Inaugural recipient of the Block Lectureship Junior Faculty Award: Gina Sizemore, PhD

The inaugural recipient of Junior Faculty Award was Gina Sizemore, PhD, assistant professor in the Department of Radiation Oncology at Ohio State and member of the Cancer Biology Program at the OSUCCC – James.

Over the past four years, Dr. Sizemore has been mentored by 2018 Block Lectureship Awardee Craig Thompson, MD, president and CEO of Memorial Sloan Kettering Cancer Center. Dr. Thompson is a world leader in the study of cancer metabolism and immunity – both integral components of the cancer microenvironment. He and Dr. Sizemore share this research focus.

The tumor microenvironment is composed of the noncancer cells that weave through tumor tissue. Work done by the Thompson and Sizemore labs and other labs over the past couple of decades has shown that this microenvironment plays a direct role in cancer progression.

Since receiving the Junior Lectureship Award, Dr. Sizemore has established a collaborative research program with Dr. Thompson’s team. They identified a novel way that the tumor microenvironment provides nutrients to breast and pancreatic tumor cells that ultimately allows for cancer progression. This work, entitled “Fibroblast Pyruvate Carboxylase is Required for Collagen Production in the Tumor Microenvironment” was published in the journal Nature Metabolism in 2021.

In her roles within the Department of Radiation Oncology and the Cancer Biology Program, Dr. Sizemore also is working on a very important translational research question that allows her to dive deep into mechanisms of how breast cancer cells interact with the brain microenvironment, leading to brain metastasis.

Women who develop brain metastases, as a result of their breast cancer, face a barrage of treatments, and even with aggressive therapy, only half are alive a year later. Dr. Sizemore's team is addressing this clinical failure through highly innovative research that integrates tissue culture and mouse modeling of the brain metastatic tumor microenvironment. Their goal is to identify new effective therapeutic strategies that target not just the cancer cells, but also this surrounding microenvironment.

“When I won the Block Award, I was just beginning my journey as a principal investigator and was incredibly lucky to have had the support of Dr. Thompson during these formative years. Since gaining Dr. Thompson as a mentor, my research has flourished with the receipt of a $1.56 million award from the Department of Defense Breast Cancer Research Program,” Dr.
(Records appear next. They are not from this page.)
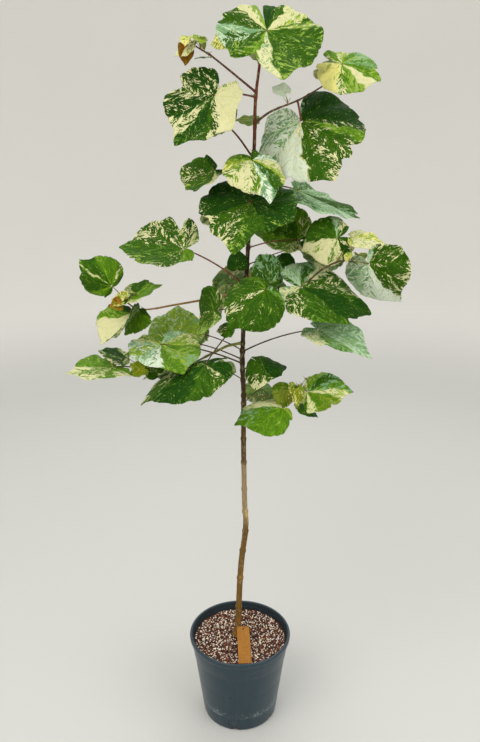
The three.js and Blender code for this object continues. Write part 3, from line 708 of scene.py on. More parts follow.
@dataclass(frozen=True)
class MixFinish:
    """A finish of the potting mix: soil, bark chips or perlite, dealt between two colours."""

    name: str
    dark: str
    light: str
    scale: float
    roughness: float = 0.9

    def build(self) -> bpy.types.Material:
        """Makes the material."""
        shade = Shade(self.name)
        tone = shade.cells(shade.place, self.scale)
        grain = shade.noise(shade.place, 1400, 4, 0.65)
        colour = shade.mix(tone, linear(self.dark), linear(self.light))
        colour = shade.mix(grain.step(0.5, 0.8) * 0.4, colour, linear(self.dark))
        return shade.finish(colour, self.roughness, grain, 0.0008)


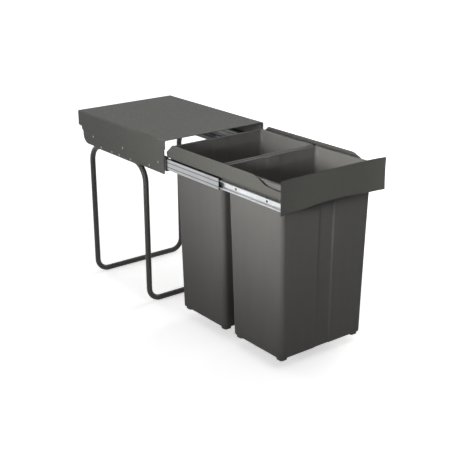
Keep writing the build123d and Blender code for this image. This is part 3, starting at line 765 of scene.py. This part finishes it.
def front_plate_surface(low, high, plate):
    """The pressed front plate: an upright section, carried along a plan that is flat and then sweeps out.

    In plan the ends are arcs of radius (run^2 + sweep^2) / (2 sweep), tangent to the flat middle. The lower
    edge rises by the arch as 3 t^2 - 2 t^3 between the arch's end and its flat middle.
    """
    sheet, sweep, edge = plate.sheet, plate.sweep, plate.edge_round
    turn = 2 * math.atan2(sweep, high[0] - plate.flat_half)
    run = high[0] - sheet / 2 * math.sin(turn) - plate.flat_half
    radius = (run * run + sweep * sweep) / (2 * sweep)
    angles = np.linspace(0, math.asin(run / radius), 17)
    flat = np.linspace(0, plate.flat_half, 29)[:-1]
    half_plan = np.stack(
        [
            np.concatenate([flat, plate.flat_half + radius * np.sin(angles)]),
            np.concatenate([0 * flat, -radius * (1 - np.cos(angles))]),
            np.concatenate([0 * flat, angles]),
        ]
    )
    other_half = half_plan[:, :0:-1] * np.array([[-1], [1], [-1]])
    x, y, heading = np.concatenate([other_half, half_plan], axis=1)[..., None]
    y = y + high[1] - sheet / 2
    rise = plate.arch * smooth((plate.arch_end - abs(x)) / (plate.arch_end - plate.arch_flat))
    bend = np.linspace(0, np.pi / 2, 5)
    out = sheet / 2 - edge * (1 - np.cos(bend))
    drop = edge * (1 - np.sin(bend))
    across = np.concatenate([out[::-1], -out, -out[::-1], out])
    inward = np.concatenate([drop[::-1], drop])
    z = np.concatenate([high[2] - inward + 0 * x, low[2] + inward + rise], axis=1)
    return grid_surface(np.stack([x + np.sin(heading) * across, y - np.cos(heading) * across, z], axis=-1))


class BINFRAME_OT_front_plate(bpy.types.Operator):
    """Press the drawer's front plate"""

    bl_idname = "binframe.front_plate"
    bl_label = "Front Plate"

    def execute(self, context):
        low, high = (np.array(corner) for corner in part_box("front_plate"))
        surface = front_plate_surface(low, high, context.scene.bin_frame.front_plate)
        piece = mesh_from("front_plate_pressed", surface)
        dress(piece, "drawer", "painted_steel", finish("powder_coated_sheet"), "front_plate")
        return {"FINISHED"}


def split_at_gaps(points, axis, gap=1 * MM):
    """Sort points along an axis and cut them apart where the next one is more than a gap away."""
    points = points[np.argsort(points[:, axis])]
    cuts = np.nonzero(np.diff(points[:, axis]) > gap)[0] + 1
    return np.split(points, cuts)


def solid_places(node):
    """Return the middles of a node's separate solids, found as groups along Y and then along Z."""
    points = np.array([vertex.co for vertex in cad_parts[node].data.vertices])
    solids = [solid for group in split_at_gaps(points, 1) for solid in split_at_gaps(group, 2)]
    return np.array([(solid.min(axis=0) + solid.max(axis=0)) / 2 for solid in solids])


def fastener_surface(place, head_end, tail_end, sizes):
    """A rivet or screw turned about X: shank, flat underside, domed head and the dimple in its middle.

    The dome is a parabola: height (1 - crown (r / head radius)^2). The axis runs from tail_end to head_end.
    """
    towards = math.copysign(1, head_end - tail_end)
    seat = head_end - towards * sizes.head_height
    head, shank, eye = sizes.head / 2, sizes.shank / 2, sizes.eye / 2
    crown, bevel, brim = 0.75, 0.2 * MM, 0.12 * MM
    tip, underside, dome_start, dimple_floor = shank * 0.8, head * 0.96, head * 0.985, [eye * 0.8, eye * 0.5]
    dome = np.linspace(dome_start, eye, 8)
    dome_height = sizes.head_height * (1 - crown * (dome / head) ** 2)
    dimple_height = sizes.head_height * np.array([0.35, 0.45])
    radius = np.concatenate([[tip, shank, shank, underside, head], dome, dimple_floor])
    above_seat = towards * np.concatenate([[0, 0, brim], dome_height, dimple_height])
    along = np.concatenate([[tail_end, tail_end + towards * bevel], seat + above_seat])[:, None]
    angles = towards * np.linspace(0, 2 * np.pi, 24, endpoint=False)
    y = place[1] + radius[:, None] * np.cos(angles)
    z = place[2] + radius[:, None] * np.sin(angles)
    return grid_surface(np.stack([along + 0 * y, y, z], axis=-1))


class BINFRAME_OT_fasteners(bpy.types.Operator):
    """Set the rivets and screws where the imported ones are"""

    bl_idname = "binframe.fasteners"
    bl_label = "Fasteners"

    def execute(self, context):
        sizes = context.scene.bin_frame.fasteners
        for side in SIDES:
            for kind in FASTENER_FINISHES:
                body = "drawer" if kind == "rail_screws" else "base"
                node = side + "_" + kind
                low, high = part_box(node)
                head_end, tail_end = (high.x, low.x) if side == "right" else (low.x, high.x)
                places = solid_places(node)
                surfaces = [fastener_surface(place, head_end, tail_end, sizes) for place in places]
                piece = mesh_from(node + "_domed", joined(surfaces))
                dress(piece, body, "zinc_steel", finish(FASTENER_FINISHES[kind]), node)
        return {"FINISHED"}


def ball_surface(place, radius):
    """A ball: rows of latitude from below to above, r (cos v cos u, cos v sin u, sin v)."""
    latitude = np.linspace(-np.pi / 2, np.pi / 2, 14)[1:-1, None]
    longitude = np.linspace(0, 2 * np.pi, 20, endpoint=False)[None]
    x, y = np.cos(latitude) * np.cos(longitude), np.cos(latitude) * np.sin(longitude)
    return grid_surface(place + radius * np.stack([x, y, np.sin(latitude) + 0 * longitude], axis=-1))


class BINFRAME_OT_balls(bpy.types.Operator):
    """Set round balls in the cages of the slides"""

    bl_idname = "binframe.balls"
    bl_label = "Balls"

    def execute(self, context):
        radius = context.scene.bin_frame.fasteners.ball / 2
        for side in SIDES:
            for row in ("outer", "inner"):
                node = side + "_" + row + "_balls"
                surfaces = [ball_surface(place, radius) for place in solid_places(node)]
                piece = mesh_from(node + "_round", joined(surfaces))
                body = side + "_" + row + "_cage"
                dress(piece, body, "ball_steel", finish("polished_ball_steel"), node)
        return {"FINISHED"}


def kept_nodes():
    """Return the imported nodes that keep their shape, with the finish that each gets."""
    finishes = dict.fromkeys(("cover", "front_cross_bar", "rear_cross_bar"), "powder_coated_sheet")
    side_finishes = {
        "side_plate": "powder_coated_sheet",
        "side_panel": "powder_coated_sheet",
        "outer_rail": "greased_zinc_plate",
        "middle_rail": "grooved_zinc_plate",
        "inner_rail": "bright_zinc_plate",
        "outer_ball_cage": "plain_zinc_cage",
        "inner_ball_cage": "plain_zinc_cage",
        "rail_stop": "moulded_rubber",
    }
    for side in SIDES:
        for name, kind in side_finishes.items():
            finishes[side + "_" + name] = kind
    return finishes


class BINFRAME_OT_finishes(bpy.types.Operator):
    """Finish the sheets, rails, cages and stops"""

    bl_idname = "binframe.finishes"
    bl_label = "Finishes"

    def execute(self, context):
        for name, kind in kept_nodes().items():
            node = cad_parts[name]
            if not node.material_slots:
                node.data.materials.append(None)
            node.material_slots[0].material = finish(kind)
        return {"FINISHED"}


def camera_turn(yaw, pitch, roll):
    """Return the camera's turn: its view, right and up directions from yaw, pitch below level and roll."""
    view = Vector((math.sin(yaw) * math.cos(pitch), math.cos(yaw) * math.cos(pitch), -math.sin(pitch)))
    level = Vector((math.cos(yaw), -math.sin(yaw), 0))
    upright = level.cross(view)
    right = math.cos(roll) * level + math.sin(roll) * upright
    up = -math.sin(roll) * level + math.cos(roll) * upright
    return Matrix((right, up, -view)).transposed().to_4x4()


def add_camera(stage):
    """Stand the camera where the product is seen from the front left."""
    data = bpy.data.cameras.new("camera")
    data.lens = stage.lens
    data.sensor_width = SENSOR_MILLIMETRES
    data.clip_end = 50
    camera = bpy.data.objects.new("camera", data)
    camera.matrix_world = Matrix.Translation(stage.camera_place) @ camera_turn(
        stage.camera_yaw, stage.camera_pitch, stage.camera_roll
    )
    bpy.context.scene.collection.objects.link(camera)
    bpy.context.scene.camera = camera


def add_softbox(name, place, target, width, height, power, spread):
    """A rectangular soft light that faces its target. A grid on it narrows its beam to the spread."""
    data = bpy.data.lights.new(name, "AREA")
    data.shape = "RECTANGLE"
    data.size = width
    data.size_y = height
    data.energy = power
    data.spread = math.radians(spread)
    light = bpy.data.objects.new(name, data)
    aim = (Vector(target) - Vector(place)).to_track_quat("-Z", "Y")
    light.matrix_world = Matrix.Translation(place) @ aim.to_matrix().to_4x4()
    light.visible_camera = False
    bpy.context.scene.collection.objects.link(light)


def shows_background(tree):
    """Return 1 for rays that show the background: from the camera, or by way of metal, gloss or glass."""
    path = add_node(tree, "LightPath")
    shown = path.outputs["Is Camera Ray"]
    for kind in ("Is Glossy Ray", "Is Transmission Ray"):
        either = add_node(tree, "Math", {0: shown, 1: path.outputs[kind]}, operation="MAXIMUM")
        shown = either.outputs["Value"]
    return shown


def add_floor(stage):
    """A wide pale floor that keeps the shadow, and shows white further out, where no shadow falls."""
    half = stage.floor_size / 2
    mesh = bpy.data.meshes.new("studio_floor")
    corners = [(-half, -half, 0), (half, -half, 0), (half, half, 0), (-half, half, 0)]
    mesh.from_pydata(corners, [], [(0, 1, 2, 3)])
    floor = bpy.data.objects.new("studio_floor", mesh)
    bpy.context.scene.collection.objects.link(floor)
    material, tree = new_material("studio_floor_paper")
    place = add_node(tree, "TexCoord")
    distance = add_node(tree, "VectorMath", {0: place.outputs["Object"]}, operation="LENGTH")
    lift = add_node(
        tree,
        "MapRange",
        {
            "Value": distance.outputs["Value"],
            "From Min": stage.shadow_reach,
            "From Max": 3 * stage.shadow_reach,
            "To Min": stage.floor_lift,
            "To Max": 1.0,
        },
    )
    shown = shows_background(tree)
    strength = add_node(tree, "Math", {0: shown, 1: lift.outputs["Result"]}, operation="MULTIPLY")
    tone = add_node(
        tree, "MixRGB", {"Fac": shown, "Color1": stage.floor_colour, "Color2": stage.floor_shown_colour}
    )
    paper = add_node(tree, "BsdfDiffuse", {"Color": tone.outputs["Color"]})
    glow = add_node(tree, "Emission", {"Strength": strength.outputs["Value"]})
    both = add_node(tree, "AddShader", {0: paper.outputs["BSDF"], 1: glow.outputs["Emission"]})
    add_node(tree, "OutputMaterial", {"Surface": both.outputs["Shader"]})
    mesh.materials.append(material)


def add_world(stage):
    """An even pale surrounding that is white where it is seen."""
    world = bpy.data.worlds.new("studio")
    bpy.context.scene.world = world
    world.use_nodes = True
    tree = world.node_tree
    tree.nodes.clear()
    around = add_node(tree, "Background", {"Color": stage.ambient_colour, "Strength": stage.ambient})
    white = add_node(tree, "Background", {"Color": linear("#FFFFFF"), "Strength": 1.0})
    mix = add_node(
        tree,
        "MixShader",
        {0: shows_background(tree), 1: around.outputs["Background"], 2: white.outputs["Background"]},
    )
    add_node(tree, "OutputWorld", {"Surface": mix.outputs["Shader"]})


class BINFRAME_OT_stage(bpy.types.Operator):
    """Set up the camera, the lights and the floor"""

    bl_idname = "binframe.stage"
    bl_label = "Stage"

    def execute(self, context):
        stage = context.scene.bin_frame.stage
        add_camera(stage)
        add_floor(stage)
        add_world(stage)
        for name, box in SOFTBOXES.items():
            add_softbox(name, *box)
        context.scene.view_settings.view_transform = "Standard"
        return {"FINISHED"}


OPERATORS = (
    BINFRAME_OT_leg_tubes,
    BINFRAME_OT_bins,
    BINFRAME_OT_front_plate,
    BINFRAME_OT_fasteners,
    BINFRAME_OT_balls,
    BINFRAME_OT_finishes,
    BINFRAME_OT_stage,
)


class BINFRAME_PT_panel(bpy.types.Panel):
    """Lists the steps that build the scene"""

    bl_idname = "BINFRAME_PT_panel"
    bl_label = "Bin Frame"
    bl_space_type = "VIEW_3D"
    bl_region_type = "UI"
    bl_category = "Bin Frame"

    def draw(self, context):
        for operator in OPERATORS:
            self.layout.operator(operator.bl_idname)
        for name in BinFrameSettings.__annotations__:
            group = getattr(context.scene.bin_frame, name)
            box = self.layout.box()
            for setting in group.__annotations__:
                box.prop(group, setting)


CLASSES = (
    LegTubeSettings,
    BinSettings,
    FrontPlateSettings,
    FastenerSettings,
    FinishSettings,
    StageSettings,
    BinFrameSettings,
    *OPERATORS,
    BINFRAME_PT_panel,
)


def register():
    """Add the settings, operators and panel to Blender."""
    for cls in CLASSES:
        bpy.utils.register_class(cls)
    bpy.types.Scene.bin_frame = bpy.props.PointerProperty(type=BinFrameSettings)


def unregister():
    """Take the settings, operators and panel out again."""
    del bpy.types.Scene.bin_frame
    for cls in reversed(CLASSES):
        bpy.utils.unregister_class(cls)


def main():
    """Build the whole scene."""
    register()
    bpy.ops.binframe.stage()
    bpy.ops.binframe.leg_tubes()
    bpy.ops.binframe.bins()
    bpy.ops.binframe.front_plate()
    bpy.ops.binframe.fasteners()
    bpy.ops.binframe.balls()
    bpy.ops.binframe.finishes()


if __name__ == "__main__":
    main()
Sizemore says. “I have also published multiple high-impact publications, including a study in the journal Cancer Research where we report on a putative biomarker and therapeutic strategy for breast cancer-associated brain metastases. My lab is continuing to build on these exciting findings, and we hope to take our research to clinical studies in the near future. I owe so much of my success to the Block family and all those involved with the Block Memorial Lectureship for establishing the Junior Faculty Award and providing me with this amazing opportunity.”